You need a correctly sized server, a data retention plan, a backup plan, a disaster recovery plan, a job execution plan and, of course, trained admins for the server, DBMS and operations environment (jobs scheduler, network, FTP server, monitoring tools, etc) before you even start thinking about designing data objects.
A data warehouse is wholly incremental. The minute you start updating facts you are adding unneeded complexity, and it is likely that your ETL won't scale as you ramp up the volume. There are good design techniques for handling any data warehouse scenario you encounter. Stay incremental, and you will sleep better at night.
You need data controls and monitoring. If you don't have either you are taking the high wire approach. Personally I like to give my business users confidence in the quality and timeliness of my data. I also like to be transparent too. The state of the data warehouse should be visible to every one.

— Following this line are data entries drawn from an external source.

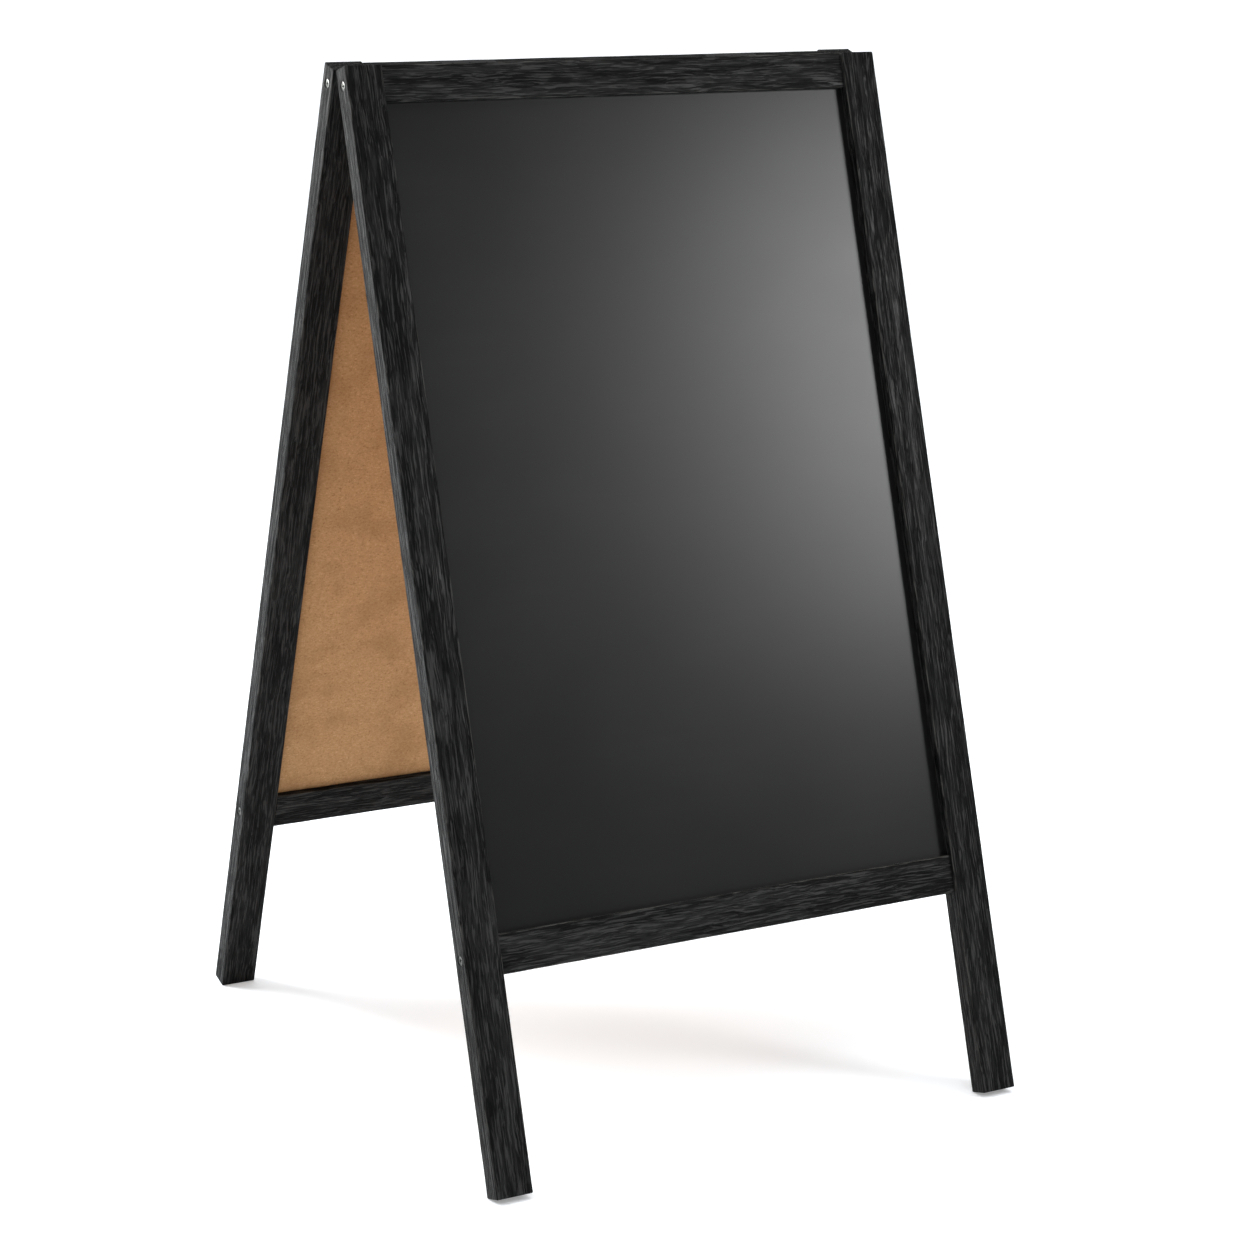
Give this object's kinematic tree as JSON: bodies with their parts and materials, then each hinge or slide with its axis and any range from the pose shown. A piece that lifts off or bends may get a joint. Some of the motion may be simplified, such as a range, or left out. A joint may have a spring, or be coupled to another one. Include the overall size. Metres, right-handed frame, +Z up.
{
  "type": "menu chalkboard easel",
  "caption": "Folding A-frame menu board: black wood frames holding chalkboard panels, hinged at the top, standing open on their legs.",
  "frame": {"origin": "on the ground, midway between the four feet, with the boards opened out and standing", "axes": "+X along the boards' width, -Y out of the front writing face's side, +Z up"},
  "size_m": [0.508, 0.581, 0.8784],
  "materials": {
    "black_stained_wood": "black stain over open grain, satin",
    "chalkboard_panel": "hardboard: matte black chalkboard paint on the writing side, bare brown at the back",
    "zinc_screw": "zinc-plated",
    "black_hinge_steel": "black, satin",
    "pin_steel": "bright drawn steel"
  },
  "bodies": {
    "front_board": {"front_left_stile": "black_stained_wood", "front_right_stile": "black_stained_wood", "front_top_rail": "black_stained_wood", "front_bottom_rail": "black_stained_wood", "front_chalkboard": "chalkboard_panel", "front_frame_screws": "zinc_screw", "front_left_hinge_leaf": "black_hinge_steel", "front_right_hinge_leaf": "black_hinge_steel", "front_hinge_screws": "black_hinge_steel", "left_hinge_pin": "pin_steel", "right_hinge_pin": "pin_steel"},
    "rear_board": {"rear_left_stile": "black_stained_wood", "rear_right_stile": "black_stained_wood", "rear_top_rail": "black_stained_wood", "rear_bottom_rail": "black_stained_wood", "rear_chalkboard": "chalkboard_panel", "rear_frame_screws": "zinc_screw", "rear_left_hinge_leaf": "black_hinge_steel", "rear_right_hinge_leaf": "black_hinge_steel", "rear_hinge_screws": "black_hinge_steel"}
  },
  "joints": [
    {"name": "fold", "type": "hinge", "parent": "front_board", "child": "rear_board", "pos_m": [0, 0, 0.87349], "axis": [-1, 0, 0], "range_deg": [0, 34.5]}
  ]
}
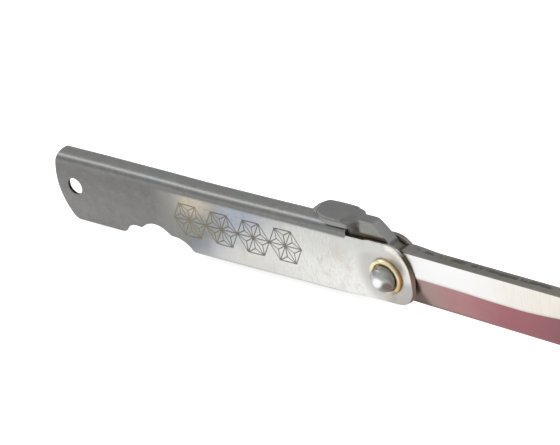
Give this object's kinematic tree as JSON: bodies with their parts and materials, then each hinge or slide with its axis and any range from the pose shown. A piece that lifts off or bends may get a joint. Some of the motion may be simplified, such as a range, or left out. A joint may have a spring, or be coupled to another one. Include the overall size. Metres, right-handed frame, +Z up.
{
  "type": "friction folding knife",
  "caption": "Friction folding knife with a folded sheet-steel handle, riveted pivot with brass washers, laminated blade and a thumb lever that rests on the spine.",
  "frame": {"origin": "middle of the open knife's footprint, at its lowest point, which is the level of the blade's point", "axes": "+X along the handle from the butt towards the blade's point, +Z up towards the handle's spine, +Y from the near wall with the visible rivet head to the far wall"},
  "size_m": [0.1714, 0.011, 0.0206],
  "materials": {
    "handle_steel": "bare folded sheet steel, satin, with heat colours and fine scratches",
    "blade_steel": "forged laminated steel, ground bright on the flats and bevels, dark scale on the spine and lever",
    "rivet_steel": "hammered steel rivet",
    "washer_brass": "turned brass, worn bright on the rim"
  },
  "bodies": {
    "handle_body": {"handle": "handle_steel", "rivet": "rivet_steel", "washer_near": "washer_brass", "washer_far": "washer_brass"},
    "blade_body": {"blade": "blade_steel"}
  },
  "joints": [
    {"name": "blade_pivot", "type": "hinge", "parent": "handle_body", "child": "blade_body", "pos_m": [0.0053, 0, 0.00888], "axis": [0, 1, 0], "range_deg": [0, 178]}
  ]
}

ETL is simple, analytics are complex. If your warehouse is designed correctly, everything is incremental and the ETL is simple. The data controls are all placed in the processes at the correct places. Making decisions in your ETL is a simple process - you look to the controls that you build to support correct decisions. At a minimum you need; High watermark (used by analytics), Contiguous data (gaps are embarrassing), Duplicates (more embarrassing), Dependencies (quality matters), Required Feeds (knowing that you received nothing is important), Data Quality (required attributes, range checks, etc). Also, when you build good controls they are available for the analytics too. You need to be sure you are not introducing data quality or availability issues into your analytics.
Instrument your processes. You want to watch them execute on the monitoring tools, you want to trend performance over time. The more you can detect performance issues early the less pain they will cause later.
Vendor Scorecards. I keep coming back to this. You need to quantify the quality of data you receive from external vendors. These rules need to be defined as part of the SLA that you establish with the vendor. It is your responsibility then to capture these metrics and then provide the vendor with a monthly scorecard. This is the only way to ensure that any data quality issues are addressed. It actually helps both you and the vendor by eliminating that stream of emails you would normally send for any data quality issues. The scorecard is a shared document - that you can both review, and you have already agreed upon the metrics that were implemented.
It is possible to have a successful data warehouse without of all this infrastructure, but personally I like to think that all of this is just common sense. I don't want to the king of my data warehouse - where only I understand the complete picture. I want it to be well-reasoned and open for anyone to understand.
I certainly agree with defining your vendor data in your SLA! In many instances when the SLA was not clear and complete, with all the needed details, this spelled major disaster! Thanks for the post!
Interesting read!